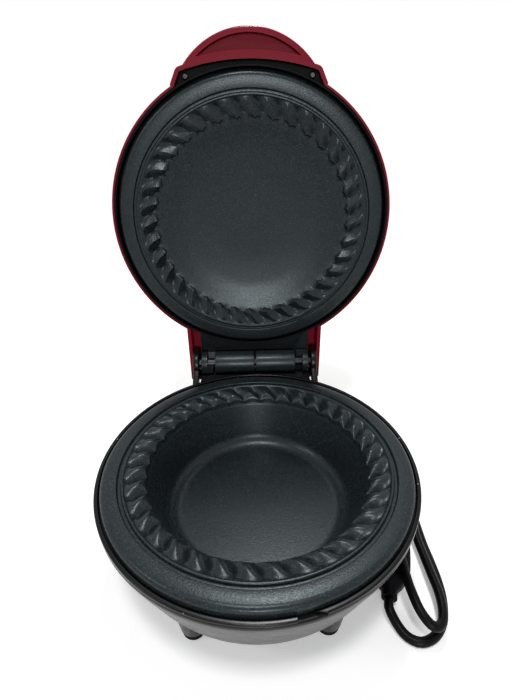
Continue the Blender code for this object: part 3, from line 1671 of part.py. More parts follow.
black_gloss = material("black_gloss_plastic", (0.012, 0.012, 0.012), 0.22)
ring_black = material("black_trim_plastic", (0.014, 0.014, 0.014), 0.3)
red_gloss = material("red_gloss_plastic", (0.26, 0.004, 0.018), 0.2)
black_liner = material("black_liner_plastic", (0.016, 0.016, 0.016), 0.4)
non_stick = material("non_stick_aluminium", (0.03, 0.032, 0.034), 0.5, 0.3)
rubber = material("black_rubber", (0.02, 0.02, 0.02), 0.8)
steel = material("zinc_plated_steel", (0.5, 0.5, 0.48), 0.35, 1.0)
dark_steel = material("blackened_steel", (0.04, 0.04, 0.042), 0.35, 1.0)
reflector_metal = material("reflector_steel", (0.62, 0.62, 0.6), 0.3, 1.0)
element_metal = material("element_sheath", (0.32, 0.31, 0.3), 0.45, 1.0)
ceramic = material("thermostat_ceramic", (0.75, 0.73, 0.68), 0.6)
fuse_sleeve = material("fuse_sleeve", (0.78, 0.76, 0.7), 0.8)
wire_cover = material("wire_insulation", (0.7, 0.7, 0.68), 0.6)
cord_cover = material("cord_pvc", (0.012, 0.013, 0.015), 0.4)
plug_cover = material("plug_pvc", (0.012, 0.012, 0.016), 0.55)
blade_metal = material("nickel_plated_brass", (0.6, 0.57, 0.5), 0.3, 1.0)
lens_plastic = material("clear_red_lens", (0.5, 0.02, 0.02), 0.15)
lamp_glass = material("lamp_glass", (0.8, 0.6, 0.4), 0.2)

base_shell(appliance, black_gloss)
base_ring(appliance, ring_black)
lower_plate(appliance, non_stick)
heater("lower_heater", PLATE_UNDER - GAP - HEATER_TUBE, -1, appliance, element_metal)
lower_reflector(appliance, reflector_metal)
thermostat(appliance, ceramic)
thermal_fuse(appliance, fuse_sleeve)
wires(appliance, wire_cover)
feet(appliance, rubber)
hinge_pin(appliance, dark_steel)
strain_relief(appliance, rubber)
cord(appliance, cord_cover)
plug(appliance, plug_cover, blade_metal)

lid_shell(lid, red_gloss)
lid_liner(lid, black_liner)
upper_plate(lid, non_stick)
heater("upper_heater", UPPER_FACE + PLATE_FLANGE + GAP + HEATER_TUBE, 0.3, lid, element_metal)
upper_reflector(lid, reflector_metal)
indicator(lid, lens_plastic, lamp_glass)
screws(appliance, lid, steel, dark_steel)
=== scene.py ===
# %% [markdown]
# # A mini pie maker, dressed over its frame
#
# The appliance stands open: a bowl-shaped black base carries a deep baking plate with twisted flutes,
# and a red domed lid carries the shallow plate that closes on it. The frame gives every solid at its true
# place, so each piece here is drawn again with finer curves, in metres, and laid where its solid is.

import json
from math import asin, atan2, copysign, cos, pi, radians, sin, sqrt, tan

import bmesh
import bpy
from mathutils import Matrix, Vector

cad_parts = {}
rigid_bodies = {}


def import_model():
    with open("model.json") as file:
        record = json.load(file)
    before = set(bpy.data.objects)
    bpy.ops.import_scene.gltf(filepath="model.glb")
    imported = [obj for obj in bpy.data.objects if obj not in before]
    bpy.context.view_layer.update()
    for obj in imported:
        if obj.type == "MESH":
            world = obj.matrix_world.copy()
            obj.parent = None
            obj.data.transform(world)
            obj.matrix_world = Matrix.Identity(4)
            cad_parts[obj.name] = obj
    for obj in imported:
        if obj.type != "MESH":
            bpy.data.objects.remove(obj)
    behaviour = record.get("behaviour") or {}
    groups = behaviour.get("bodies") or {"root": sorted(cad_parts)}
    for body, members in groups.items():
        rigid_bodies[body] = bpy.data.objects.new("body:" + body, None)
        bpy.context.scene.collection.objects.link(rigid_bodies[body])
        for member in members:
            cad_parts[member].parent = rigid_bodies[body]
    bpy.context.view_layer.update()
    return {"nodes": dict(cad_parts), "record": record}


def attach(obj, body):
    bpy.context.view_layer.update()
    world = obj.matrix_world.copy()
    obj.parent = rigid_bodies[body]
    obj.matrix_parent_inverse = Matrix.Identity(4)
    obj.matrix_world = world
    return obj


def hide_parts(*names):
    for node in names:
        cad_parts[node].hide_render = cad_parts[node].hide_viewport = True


for leftover in list(bpy.data.objects):
    bpy.data.objects.remove(leftover, do_unlink=True)
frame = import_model()
slot_of = {part["node"]: part["material_slot"] for part in frame["record"]["subparts"]}


# %% Objects and meshes of this scene
def placed(name, data):
    """A new object for this data, linked into the scene."""
    made = bpy.data.objects.new(name, data)
    bpy.context.scene.collection.objects.link(made)
    return made


def evaluated_mesh(piece):
    """The mesh that a curve's bevel or a piece's modifiers give."""
    bpy.context.view_layer.update()
    return bpy.data.meshes.new_from_object(piece.evaluated_get(bpy.context.evaluated_depsgraph_get()))



# %% [markdown]
# ## Where things stand
#
# The pieces are easiest to draw with the lid closed, measured from the centre of the lower plate's face.
# One matrix then carries them to the table, and a second one swings what belongs to the lid back on the
# hinge to where it stands open. Drawing in the closed frame keeps both halves round about one axis.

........

* **Exercise**: In the listing above, locate the line containing "base_shell(appliance, black_gloss)" and the line containing "cad_parts[obj.name] = obj", then transcribe both and every line between them verbatim.

* **The output**:
base_shell(appliance, black_gloss)
base_ring(appliance, ring_black)
lower_plate(appliance, non_stick)
heater("lower_heater", PLATE_UNDER - GAP - HEATER_TUBE, -1, appliance, element_metal)
lower_reflector(appliance, reflector_metal)
thermostat(appliance, ceramic)
thermal_fuse(appliance, fuse_sleeve)
wires(appliance, wire_cover)
feet(appliance, rubber)
hinge_pin(appliance, dark_steel)
strain_relief(appliance, rubber)
cord(appliance, cord_cover)
plug(appliance, plug_cover, blade_metal)

lid_shell(lid, red_gloss)
lid_liner(lid, black_liner)
upper_plate(lid, non_stick)
heater("upper_heater", UPPER_FACE + PLATE_FLANGE + GAP + HEATER_TUBE, 0.3, lid, element_metal)
upper_reflector(lid, reflector_metal)
indicator(lid, lens_plastic, lamp_glass)
screws(appliance, lid, steel, dark_steel)
=== scene.py ===
# %% [markdown]
# # A mini pie maker, dressed over its frame
#
# The appliance stands open: a bowl-shaped black base carries a deep baking plate with twisted flutes,
# and a red domed lid carries the shallow plate that closes on it. The frame gives every solid at its true
# place, so each piece here is drawn again with finer curves, in metres, and laid where its solid is.

import json
from math import asin, atan2, copysign, cos, pi, radians, sin, sqrt, tan

import bmesh
import bpy
from mathutils import Matrix, Vector

cad_parts = {}
rigid_bodies = {}


def import_model():
    with open("model.json") as file:
        record = json.load(file)
    before = set(bpy.data.objects)
    bpy.ops.import_scene.gltf(filepath="model.glb")
    imported = [obj for obj in bpy.data.objects if obj not in before]
    bpy.context.view_layer.update()
    for obj in imported:
        if obj.type == "MESH":
            world = obj.matrix_world.copy()
            obj.parent = None
            obj.data.transform(world)
            obj.matrix_world = Matrix.Identity(4)
            cad_parts[obj.name] = obj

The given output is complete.